## STATED PROBLEM
Copy out exactly each line from the line with "Write the build123d" through the last line of the material below.

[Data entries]
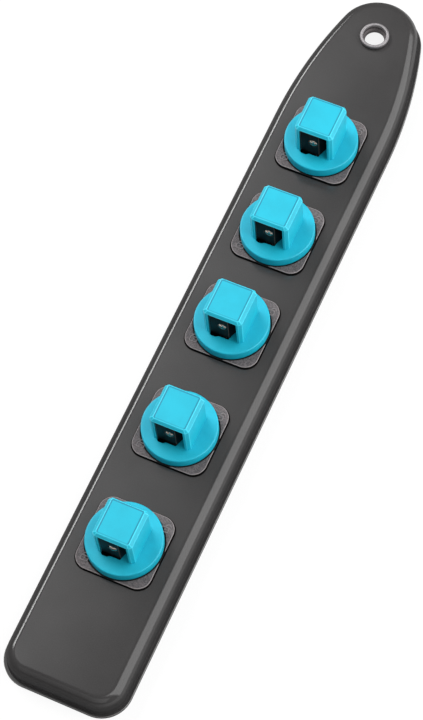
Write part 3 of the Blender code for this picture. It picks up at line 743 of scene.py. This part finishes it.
def cap_hood():
    """The square hood with bevelled edges, before its room is cut."""
    crown_side, crown_front, crown_back, crown_corner = (d * MM for d in (5.25, -5.55, 5.85, 0.45))
    bevel_foot, sunk = (HOOD_TOP - HOOD_CHAMFER, 0.8 * MM)
    hood = block((-HOOD_HALF, -HOOD_HALF, DISC_TOP - sunk), (HOOD_HALF, HOOD_HALF, bevel_foot))
    round_off(hood, upright(hood), HOOD_CHAMFER, 1)
    top = max(hood.faces, key=lambda f: f.calc_center_median().z)
    bmesh.ops.delete(hood, geom=[top], context="FACES_ONLY")
    crown = block((-crown_side, crown_front, HOOD_TOP), (crown_side, crown_back, HOOD_TOP + MM))
    round_off(crown, upright(crown), crown_corner, 1)
    bmesh.ops.delete(crown, geom=[f for f in crown.faces if f.normal.z > -0.9], context="FACES")
    add_mesh(hood, crown)
    bmesh.ops.bridge_loops(hood, edges=boundary(hood, bevel_foot) + boundary(hood, HOOD_TOP))
    return tidy(hood)


def make_cap():
    """The turquoise cap: a disc and a hood open at the front, with a window for the lock."""
    window_back, window_front, corner = (-2.8 * MM, -7.1 * MM, 0.25 * MM)
    edge, crown_shade_width, fillet_width, fillet_from = (0.16 * MM, 0.40 * MM, 0.22 * MM, 5.0 * MM)
    room = block((-ROOM_HALF, -8 * MM, DISC_TOP), (ROOM_HALF, ROOM_HALF, HOOD_CEILING))
    window = prism([(-ROOM_HALF, window_back), (-ROOM_HALF, -HOOD_HALF), (-3.75 * MM, window_front),
                    (-2.2 * MM, window_front), (-1.4 * MM, -6.5 * MM), (1.8 * MM, -6.5 * MM),
                    (2.0 * MM, -5.7 * MM), (3.0 * MM, window_back)], 10 * MM, DISC_TOP + MM)
    round_off(window, upright(window), corner, 3)
    cap = joined(cap_disc(), adds=[cap_hood()], cuts=[room, window])
    spare = 0.1 * MM
    mouth = {e for e in cap.edges if all(
        v.co.z < DISC_TOP + spare and abs(v.co.x) < ROOM_HALF + spare
        and window_front - spare < v.co.y < window_back + spare for v in e.verts)}
    # Painted highlight lines on the rounded edges
    soften(cap, edge, 2, angle=28, sharp=mouth)
    foot = [e for e in level(cap, DISC_TOP) if not e.is_convex and e.calc_face_angle(0) > 1
            and max(v.co.y for v in e.verts) > HOOD_CHAMFER - HOOD_HALF - spare
            and max(abs(v.co.x) for v in e.verts) > fillet_from]
    fillet = bmesh.ops.bevel(cap, geom=foot, offset=fillet_width, segments=2, profile=0.5,
                             affect="EDGES", material=-1, clamp_overlap=True)
    # Painted highlight on the fillet at the hood's foot
    paint_light_on(cap, fillet["faces"])
    # A painted dark line of shade round the crown's edge, weaker at the front
    crown = max((f for f in cap.faces if f.normal.z > 0.99), key=lambda f: f.calc_center_median().z)
    ring = step_in(cap, crown, crown_shade_width, 0)
    front = min(ring, key=lambda f: f.calc_center_median().y)
    paint_light_on(cap, ring, -1.0)
    paint_light_on(cap, [front], -0.4)
    return cap


def make_pawl():
    """The black pawl that slides in the hood, with a leg, a follower and a seat for the ball."""
    side, nose, back, nose_right = (4.25 * MM, -6.1 * MM, -0.5 * MM, 1.9 * MM)
    leg_half, leg_back, leg_foot = (1.05 * MM, -4.3 * MM, 6.3 * MM)
    pin_radius, pin_foot, pin_y = (0.8 * MM, 4.7 * MM, -5.2 * MM)
    clear, seat_gap, edge = (0.3 * MM, 0.2 * MM, 0.16 * MM)
    low = DISC_TOP + clear
    body = prism([(-side, nose), (nose_right, nose), (side, back), (-side, back)],
                 low, HOOD_CEILING - clear)
    leg = block((-leg_half, nose, leg_foot), (leg_half, leg_back, low + MM))
    pin = drum(pin_radius, pin_foot, leg_foot + 0.8 * MM, 32, (0, pin_y))
    seat = bmesh.new()
    bmesh.ops.create_uvsphere(seat, u_segments=48, v_segments=24, radius=BALL_RADIUS + seat_gap)
    bmesh.ops.translate(seat, verts=seat.verts, vec=(0, BALL_Y, BALL_Z))
    pawl = joined(body, adds=[leg, pin], cuts=[seat])
    # Painted reflection on the rounded edges
    return soften(pawl, edge, 2, angle=40)


def make_ball():
    """The hard steel ball."""
    bm = bmesh.new()
    bmesh.ops.create_icosphere(bm, subdivisions=4, radius=BALL_RADIUS)
    bmesh.ops.translate(bm, verts=bm.verts, vec=(0, BALL_Y, BALL_Z))
    return bm


def dress(node, finish):
    """Gives a CAD node that keeps its shape a better material."""
    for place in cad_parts[node].material_slots:
        place.material = finish


def build_object():
    """Every piece of the socket rail."""
    charcoal = rail_charcoal()
    teal = cap_turquoise()
    grey = plate_grey()
    black = pawl_black()
    steel = ball_steel()
    zinc = screw_zinc()
    dull = nut_black()
    piece("rail_body", make_rail(), "rail", charcoal, ["rail_shell"], smooth_angle=50)
    piece("eyelet", make_eyelet(), "rail", eyelet_nickel(), ["hanging_eyelet"])
    plate = make_plate()
    cap = make_cap()
    pawl = make_pawl()
    ball = make_ball()
    marks = bmesh.new()
    shut_place, open_place = ((-8.8 * MM, -8.5 * MM, 0), (9.0 * MM, 8.6 * MM, 0))
    for open_shackle, place in ((False, shut_place), (True, open_place)):
        mark = padlock_mark(open_shackle)
        bmesh.ops.translate(mark, verts=mark.verts, vec=place)
        add_mesh(marks, mark)
    for n, y in enumerate(HOLDER_Y, start=1):
        place = (0, y, 0)
        piece(f"plate_{n}", plate, "rail", grey, [f"base_plate_{n}"], place, 30)
        piece(f"plate_marks_{n}", marks, "rail", grey, [], place, 30)
        piece(f"cap_{n}", cap, f"cap_{n}", teal, [f"twist_cap_{n}"], place, 30)
        piece(f"pawl_{n}", pawl, f"pawl_{n}", black, [f"lock_pawl_{n}"], place, 30)
        piece(f"ball_{n}", ball, f"pawl_{n}", steel, [f"lock_ball_{n}"], place, 60)
        dress(f"hub_nut_{n}", dull)
        dress(f"pivot_screw_{n}", zinc)
        dress(f"pivot_washer_{n}", zinc)
    for n in range(1, 7):
        dress(f"cover_screw_{n}", zinc)
    dress("back_cover", cover_black())


# Stage

def floor_white():
    """A pale floor that shows as white and keeps the object's shadow."""
    f = Finish("floor_white", Roughness=0.9, Base_Color=(0.86, 0.86, 0.86, 1))
    path = f.node("ShaderNodeLightPath")
    seen = Level(f, path.outputs["Is Camera Ray"]) + Level(f, path.outputs["Is Glossy Ray"]) \
        + Level(f, path.outputs["Is Transmission Ray"])
    white = f.node("ShaderNodeEmission", None, {"Color": (1, 1, 1, 1), "Strength": 1.0})
    mixed = f.node("ShaderNodeMixShader", None,
                   {0: 0.88 * seen, 1: f.shader.outputs[0], 2: white.outputs[0]})
    out = f.tree.nodes["Material Output"]
    f.tree.links.new(mixed.outputs[0], out.inputs["Surface"])
    return f.material


def build_stage():
    """The floor and the world."""
    bm = bmesh.new()
    reach, drop = (3.0, 0.02 * MM)
    bmesh.ops.create_grid(bm, x_segments=1, y_segments=1, size=reach)
    bmesh.ops.translate(bm, verts=bm.verts, vec=(0, 0, -drop))
    floor = as_object(bm, "floor")
    floor.data.materials.append(floor_white())
    world = bpy.data.worlds.new("studio")
    world.use_nodes = True
    bpy.context.scene.world = world
    world.node_tree.nodes["Background"].inputs["Color"].default_value = (1, 1, 1, 1)
    world.node_tree.nodes["Background"].inputs["Strength"].default_value = 0.24


def lamp(name, place, aim, size, power):
    """A soft box that points at a spot."""
    data = bpy.data.lights.new(name, "AREA")
    data.shape = "RECTANGLE"
    data.size, data.size_y = size
    data.energy = power
    made = bpy.data.objects.new(name, data)
    made.location = place
    made.rotation_euler = (Vector(aim) - Vector(place)).to_track_quat("-Z", "Y").to_euler()
    bpy.context.collection.objects.link(made)
    return made


def build_lights():
    """A strip at the left, a large soft box at the right, a small one above and a weak one in front."""
    lamp("left_strip", place=(-0.64, 0.38, 0.66), aim=(0, 0.38, 0), size=(0.75, 0.23), power=9.6)
    lamp("right_box", place=(0.56, 0.33, 0.50), aim=(0, 0.33, 0), size=(1.15, 1.3), power=12.6)
    lamp("top_box", place=(-0.28, 0.28, 0.85), aim=(-0.2, 0.28, 0), size=(0.7, 0.15), power=0.42)
    lamp("front_box", place=(0.10, -0.87, 0.72), aim=(0.10, 0, 0), size=(1.3, 0.78), power=2.8)


def build_camera():
    """The photograph's camera: high over the rail's near right corner."""
    data = bpy.data.cameras.new("photo_camera")
    data.sensor_width = 36
    data.lens = 115.362
    data.clip_start = 0.01
    data.clip_end = 20
    made = bpy.data.objects.new("photo_camera", data)
    made.location = (0.150817, -0.269035, 0.632850)
    made.rotation_euler = [math.radians(a) for a in (25.24659, 3.07325, 24.31792)]
    bpy.context.collection.objects.link(made)
    bpy.context.scene.camera = made


build_object()
build_stage()
build_lights()
build_camera()
bpy.context.scene.view_settings.view_transform = "Standard"
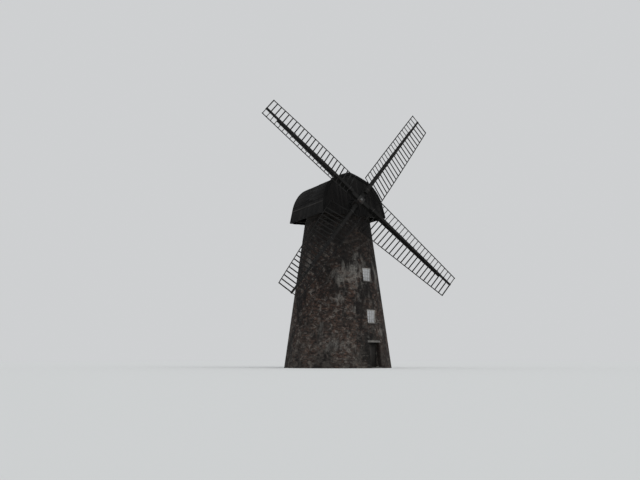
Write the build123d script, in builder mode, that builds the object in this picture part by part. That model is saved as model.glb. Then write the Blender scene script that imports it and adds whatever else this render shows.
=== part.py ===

## THE RESULT
Write the build123d script, in builder mode, that builds the object in this picture part by part. That model is saved as model.glb. Then write the Blender scene script that imports it and adds whatever else this render shows.
=== part.py ===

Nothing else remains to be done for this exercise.